Why I support statisticians and their resistance to hype

Despite Statistics being the most mature data related discipline, statisticians have not fared well in terms of being selected for funding or leadership positions in the new initiatives brought about by the increasing interest in data. Just to give one example (Jeff and Terry Speed give many more) the White House Big Data Partners Workshop  had 19 members of which 0 were statisticians. The statistical community is clearly worried about this predicament and there is widespread consensus that we need to be better at marketing. Although I agree that only good can come from better communicating what we do, it is also important to continue doing one of the things we do best: resisting the hype and being realistic about data.

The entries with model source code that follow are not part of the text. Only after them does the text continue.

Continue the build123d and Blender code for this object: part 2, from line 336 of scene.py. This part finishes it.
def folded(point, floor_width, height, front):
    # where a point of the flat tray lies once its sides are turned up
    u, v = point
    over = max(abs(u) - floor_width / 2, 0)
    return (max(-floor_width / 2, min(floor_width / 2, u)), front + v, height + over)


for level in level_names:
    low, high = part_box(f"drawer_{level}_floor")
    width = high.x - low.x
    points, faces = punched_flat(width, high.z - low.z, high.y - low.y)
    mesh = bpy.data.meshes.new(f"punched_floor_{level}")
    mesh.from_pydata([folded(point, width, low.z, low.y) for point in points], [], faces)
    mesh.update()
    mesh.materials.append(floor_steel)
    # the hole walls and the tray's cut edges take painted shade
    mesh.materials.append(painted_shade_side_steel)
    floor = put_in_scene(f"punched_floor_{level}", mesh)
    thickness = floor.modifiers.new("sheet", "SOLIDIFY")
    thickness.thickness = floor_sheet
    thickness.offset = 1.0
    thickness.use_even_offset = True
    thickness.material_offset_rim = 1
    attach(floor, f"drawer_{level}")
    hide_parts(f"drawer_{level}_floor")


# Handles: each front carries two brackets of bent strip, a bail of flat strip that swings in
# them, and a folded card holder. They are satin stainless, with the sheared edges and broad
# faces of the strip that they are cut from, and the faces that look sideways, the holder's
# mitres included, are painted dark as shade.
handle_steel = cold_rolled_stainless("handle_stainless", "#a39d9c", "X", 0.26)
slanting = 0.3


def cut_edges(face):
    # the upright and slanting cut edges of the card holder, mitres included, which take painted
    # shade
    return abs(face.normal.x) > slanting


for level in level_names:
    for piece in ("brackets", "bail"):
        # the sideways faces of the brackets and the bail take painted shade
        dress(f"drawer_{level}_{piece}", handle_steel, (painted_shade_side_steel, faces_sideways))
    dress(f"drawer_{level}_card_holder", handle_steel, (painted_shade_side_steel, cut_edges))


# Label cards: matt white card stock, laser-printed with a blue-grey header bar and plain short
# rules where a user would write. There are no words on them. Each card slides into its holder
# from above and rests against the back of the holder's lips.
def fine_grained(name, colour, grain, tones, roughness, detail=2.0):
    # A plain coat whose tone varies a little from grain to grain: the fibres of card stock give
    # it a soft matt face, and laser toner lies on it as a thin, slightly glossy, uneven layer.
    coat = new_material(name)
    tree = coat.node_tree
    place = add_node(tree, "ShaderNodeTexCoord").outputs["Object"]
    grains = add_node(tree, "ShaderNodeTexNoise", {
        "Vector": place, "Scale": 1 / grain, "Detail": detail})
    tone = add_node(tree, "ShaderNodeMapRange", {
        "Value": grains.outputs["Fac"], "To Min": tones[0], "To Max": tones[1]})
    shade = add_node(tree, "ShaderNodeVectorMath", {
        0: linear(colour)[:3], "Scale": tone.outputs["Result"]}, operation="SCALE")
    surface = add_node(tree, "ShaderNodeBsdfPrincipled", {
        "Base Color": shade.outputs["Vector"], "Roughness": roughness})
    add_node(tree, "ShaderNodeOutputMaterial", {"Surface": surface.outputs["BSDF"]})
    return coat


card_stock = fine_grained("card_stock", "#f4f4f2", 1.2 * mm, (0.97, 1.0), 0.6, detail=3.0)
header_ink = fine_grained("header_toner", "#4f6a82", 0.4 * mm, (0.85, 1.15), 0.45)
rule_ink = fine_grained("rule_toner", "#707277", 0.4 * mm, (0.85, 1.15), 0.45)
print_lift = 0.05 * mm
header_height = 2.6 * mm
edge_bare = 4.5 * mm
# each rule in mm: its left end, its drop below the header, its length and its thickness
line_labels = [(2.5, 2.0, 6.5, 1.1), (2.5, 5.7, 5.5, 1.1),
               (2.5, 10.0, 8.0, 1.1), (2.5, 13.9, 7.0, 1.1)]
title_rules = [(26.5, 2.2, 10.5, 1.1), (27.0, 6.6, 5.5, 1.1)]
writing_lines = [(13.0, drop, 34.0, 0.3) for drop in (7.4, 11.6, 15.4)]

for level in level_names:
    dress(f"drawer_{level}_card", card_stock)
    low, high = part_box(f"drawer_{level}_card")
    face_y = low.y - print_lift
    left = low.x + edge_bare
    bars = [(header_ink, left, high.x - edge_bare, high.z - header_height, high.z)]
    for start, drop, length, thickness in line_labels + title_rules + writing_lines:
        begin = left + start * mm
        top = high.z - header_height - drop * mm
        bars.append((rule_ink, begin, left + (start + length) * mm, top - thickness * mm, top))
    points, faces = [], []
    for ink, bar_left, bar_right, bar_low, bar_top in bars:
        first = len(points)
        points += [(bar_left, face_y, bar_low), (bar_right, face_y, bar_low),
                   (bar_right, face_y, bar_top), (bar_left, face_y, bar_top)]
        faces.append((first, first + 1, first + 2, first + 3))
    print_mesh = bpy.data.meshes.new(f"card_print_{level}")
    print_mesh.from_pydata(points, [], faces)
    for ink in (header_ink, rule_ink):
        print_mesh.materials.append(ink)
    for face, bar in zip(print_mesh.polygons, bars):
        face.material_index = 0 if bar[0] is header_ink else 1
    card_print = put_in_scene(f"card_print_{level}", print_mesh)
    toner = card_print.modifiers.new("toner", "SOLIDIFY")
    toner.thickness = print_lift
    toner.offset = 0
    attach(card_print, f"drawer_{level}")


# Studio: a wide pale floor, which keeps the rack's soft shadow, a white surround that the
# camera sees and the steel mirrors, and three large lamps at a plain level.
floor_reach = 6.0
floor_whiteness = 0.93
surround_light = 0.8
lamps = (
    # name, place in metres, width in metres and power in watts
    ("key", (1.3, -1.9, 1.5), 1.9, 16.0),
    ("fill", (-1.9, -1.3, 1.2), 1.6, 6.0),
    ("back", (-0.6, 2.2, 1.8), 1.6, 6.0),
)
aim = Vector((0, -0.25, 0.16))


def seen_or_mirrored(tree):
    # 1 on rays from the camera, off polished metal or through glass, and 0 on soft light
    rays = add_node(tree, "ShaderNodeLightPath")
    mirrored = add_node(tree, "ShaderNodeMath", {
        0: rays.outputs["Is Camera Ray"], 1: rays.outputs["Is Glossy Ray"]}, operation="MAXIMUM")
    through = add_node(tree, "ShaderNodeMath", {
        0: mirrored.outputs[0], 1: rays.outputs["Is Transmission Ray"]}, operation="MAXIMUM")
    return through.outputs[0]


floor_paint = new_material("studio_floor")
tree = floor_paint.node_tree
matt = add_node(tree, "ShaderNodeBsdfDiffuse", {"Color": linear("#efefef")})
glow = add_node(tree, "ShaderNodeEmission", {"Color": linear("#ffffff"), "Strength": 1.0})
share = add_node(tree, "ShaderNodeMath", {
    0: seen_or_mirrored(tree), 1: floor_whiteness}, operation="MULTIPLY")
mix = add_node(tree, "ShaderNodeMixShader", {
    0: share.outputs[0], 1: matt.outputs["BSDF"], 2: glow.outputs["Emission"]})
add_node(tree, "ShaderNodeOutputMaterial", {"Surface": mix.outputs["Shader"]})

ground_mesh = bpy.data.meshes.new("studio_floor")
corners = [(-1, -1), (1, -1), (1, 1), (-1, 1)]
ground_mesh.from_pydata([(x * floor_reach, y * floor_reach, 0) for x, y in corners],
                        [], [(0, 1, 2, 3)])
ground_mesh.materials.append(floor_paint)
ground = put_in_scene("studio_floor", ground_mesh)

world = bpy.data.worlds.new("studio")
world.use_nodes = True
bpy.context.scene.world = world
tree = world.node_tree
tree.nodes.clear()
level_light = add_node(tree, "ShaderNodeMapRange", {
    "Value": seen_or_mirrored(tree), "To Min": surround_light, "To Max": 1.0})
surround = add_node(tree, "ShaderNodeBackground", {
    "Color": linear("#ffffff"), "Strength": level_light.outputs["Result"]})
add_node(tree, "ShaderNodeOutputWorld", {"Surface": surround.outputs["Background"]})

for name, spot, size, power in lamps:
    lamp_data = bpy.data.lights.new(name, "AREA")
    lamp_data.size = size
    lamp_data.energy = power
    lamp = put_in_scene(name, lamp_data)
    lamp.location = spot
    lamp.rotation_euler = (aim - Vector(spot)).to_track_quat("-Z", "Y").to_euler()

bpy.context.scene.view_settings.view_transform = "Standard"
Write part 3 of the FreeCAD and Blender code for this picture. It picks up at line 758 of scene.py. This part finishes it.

This week, after reading Mike Jordan’s reddit ask me anything, I was reminded of exactly how much I admire this quality in statisticians. From reading the interview one learns about instances where hype has led to confusion, how getting past this confusion helps us better understand and consequently appreciate the importance of his field. For the past 30 years, Mike Jordan has been one of the most prolific academics working in the areas that today are receiving increased attention_._ Yet, you won’t find a hyped-up press release coming out of his lab.  In fact when a journalist tried to hype up Jordan’s critique of hype, Jordan called out the author.

Assessing the current situation with data initiatives it is hard not to conclude that hype is being rewarded. Many statisticians have come to the sad realization that by being cautious and skeptical, we may be losing out on funding possibilities and leadership roles. However, I remain very much upbeat about our discipline.  First, being skeptical and cautious has actually led to many important contributions. An important example is how randomized controlled experiments changed how medical procedures are evaluated. A more recent one is the concept of FDR, which helps control false discoveries in, for example,  high-throughput experiments. Second, many of us continue to work in the interface with real world applications placing us in a good position to make relevant contributions. Third, despite the failures alluded to above, we continue to successfully find ways to fund our work. Although resisting the hype has cost us in the short term, we will continue to produce methods that will be useful in the long term, as we have been doing for decades. Our methods will still be used when today’s hyped up press releases are long forgotten.